Chattanooga Whiskey – From Sourced To Distilled

Sourcing is nothing new to the whiskey world. We’ve seen hundreds of brands pop up over the last 5-10 years. Everyone seems to do it a little different. Some brands source while they’re laying down their own whiskey. Others will blend sourced whiskey with their own distillate. Chattanooga Whiskey is taking a different approach. They’re completely replacing their sourced whiskey with their own distillate. To be honest, most that have jumped from sourced to distillate haven’t been that successful. This seems risky when you already have a successful, and tasty, whiskey already on the market.

Starting this month, Chattanooga Whiskey will only release their Tennessee High Malt. The Tennessee High Malt (technically a straight bourbon) is made from Yellow Corn, Malted Rye, Caramel Malted Barley & Honey Malted Barley (75/25 Corn/Malted Grains). The owner, Tim Piersant, did an interview with Fred Minnick where he described why they decided to use “Tennessee High Malt” instead of “Bourbon”. It’s worth the read. Marketing aside, the story doesn’t matter if the bourbon is terrible. So let’s get to that part.

Disclaimer: If you’re new to Bourbonr, I’m also the owner of Seelbach’s. I try to keep reviews as neutral as possible. Trust me, I’ve reviewed plenty of bad whiskeys and had awkward conversations.

Chattanooga Whiskey 91 Review:

The nose is mellow and sweet. Notes of buttered cornbread, vanilla and a little bit of raisin.  The taste is orange peel and caramel. It’s pleasant with nothing off-putting. In most craft whiskey’s you’re waiting for a green note or sign of youth. With this, it never comes. It may lack a little complexity but all-in-all that’s my only criticism.

Chattanooga Whiskey 111 Review:

This whiskey comes out of the gate quickly with notes of caramel, butterscotch and honey. It’s sweet. There’s a little bit of balance on the nose from some backing spice. The taste is vanilla frosting and redhot candies. It’s thick and syrupy. I get a little bit of ripe apple and chocolate maltiness. The finish is a little short. But, it leaves a nice maltiness note.

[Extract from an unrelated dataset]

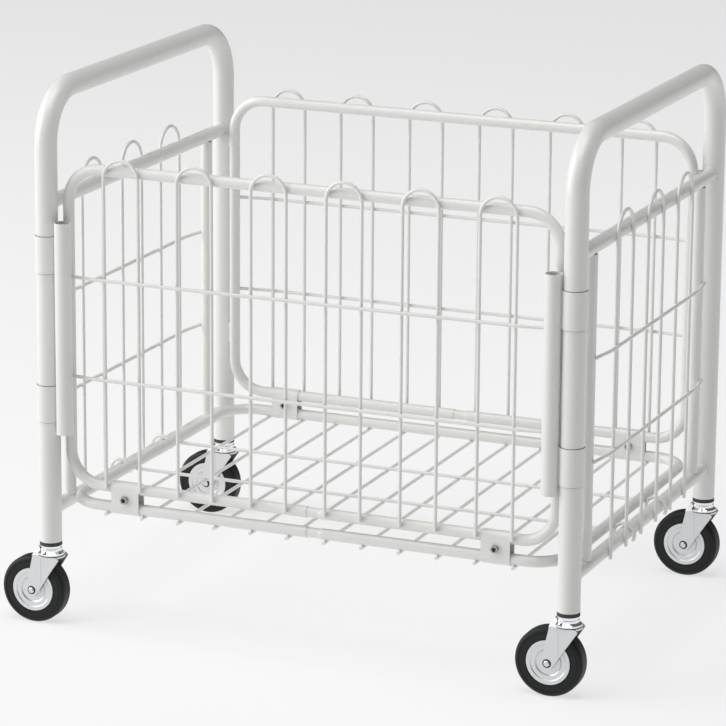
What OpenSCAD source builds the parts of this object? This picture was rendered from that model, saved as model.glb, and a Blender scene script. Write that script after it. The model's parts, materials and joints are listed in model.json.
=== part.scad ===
// Laundry sorter on wheels: two tubular end frames, wire panels, a drop gate,
// a wire floor and four swivel casters.
// X runs along the cart, -Y is the gate side, Z is up and z = 0 is the ground.

/* [End frames] */
// Distance between the centre planes of the two end frames
frame_length = 622; // [580:1:680]
// Distance between the front and back legs, centre to centre
frame_depth = 466; // [430:1:500]
// Height of the handle bars, to the middle of the tube
handle_height = 610; // [600:1:660]
// Outer diameter of the leg and handle tube
leg_d = 25.4; // [24:0.1:27]
// Centre line radius of the bends at the handle corners
handle_bend_r = 58; // [45:1:70]
// Outer diameter of the end frames' cross rails
rail_d = 15.9; // [14:0.1:18]
// Height of the end frames' top rails
top_rail_z = 486.5; // [470:0.5:500]
// Height of the end frames' bottom rails
bottom_rail_z = 133; // [131:0.5:135]
// Outer diameter of the thin uprights
upright_d = 13.8; // [12:0.1:15]
// Distance of each thin upright from its leg, centre to centre
upright_inset = 49; // [42:1:56]

/* [Panels and floor] */
// Outer diameter of the panel and floor tube
panel_tube_d = 12.7; // [11:0.1:14]
// Half of the panel width, to the middle of the side tubes
panel_half_w = 290; // [288:0.5:291]
// Distance of the panels from the leg centre plane
panel_inset = 13; // [12:0.5:16]
// Height of the panels' top rails
panel_top_z = 527; // [510:1:545]
// Height of the panels' bottom rails
panel_bottom_z = 165.5; // [165:0.5:167]
// Height of the floor frame's tube
floor_z = 142.3; // [142:0.1:143]
// Gap between the floor frame's end tube and the end frame, centre to centre
floor_end_gap = 18; // [17.5:0.1:18.5]
// Centre line radius of the panel and floor corners
corner_r = 38; // [30:1:45]

/* [Wire] */
// Diameter of all the wire
wire_d = 4; // [3.5:0.1:4.5]
// Number of hairpin loops on each long panel
panel_loops = 6; // [4:1:6]
// Half of the distance from one hairpin loop to the next on the long panels
panel_pitch = 44.4; // [40:0.1:46]
// Width of the hairpin loops on the long panels
panel_loop_w = 41.8; // [41:0.1:44]
// Number of hairpin loops on each end frame
end_loops = 3; // [2:1:3]
// Distance between the upright wires of the end frames, and the width of their loops
end_pitch = 51; // [45:0.5:54]
// How far the panel loops rise above their top rail, to the top of the wire
panel_loop_rise = 16; // [12:0.5:24]
// How far the end loops rise above their top rail, to the top of the wire
end_loop_rise = 27.5; // [22:0.5:36]
// Heights of the two cross wires on the long panels
panel_cross_z = [291, 405]; // [240:0.5:460]
// Heights of the two cross wires on the end frames
end_cross_z = [251.5, 367]; // [200:0.5:440]
// Distance of the two long floor wires from the middle of the floor
floor_wire_y = 60; // [40:1:90]
// Distance of the floor hooks from the middle of the floor
hook_y = 55; // [40:1:62]

/* [Latches] */
// Outer diameter of the latch tube
latch_d = 19.1; // [18:0.1:20]
// Height of the lower end of the latch tube
latch_low_z = 226; // [210:1:240]
// Height of the upper end of the latch tube
latch_high_z = 468; // [450:1:472]
// Heights of the lower ends of the two rings that turn on the leg
latch_ring_z = [238, 409]; // [226:1:426]
// Height of each ring
latch_ring_h = 42; // [30:1:42]

/* [Casters] */
// Diameter of the wheel
wheel_d = 78; // [76:0.5:80]
// Width of the tyre
tyre_w = 20; // [18:0.5:22]
// Distance of the wheel axle behind the swivel axis
trail = 19; // [17:0.5:20]
// Height of the leg ends above the top of the wheels
foot_rise = 19; // [18.5:0.5:22]

/* [Hidden] */

$fn = 48;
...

Conclusion: These are two of the most impressive craft bourbon’s I’ve had. And I taste a lot of craft whiskey. I was skeptical going into this tasting but these bourbon’s hold their own. They step outside of the craft bubble and would stack up against most bottles on the market in at a similar price point. As for the transition from Sourced to Distillate? This is the best I’ve seen so far!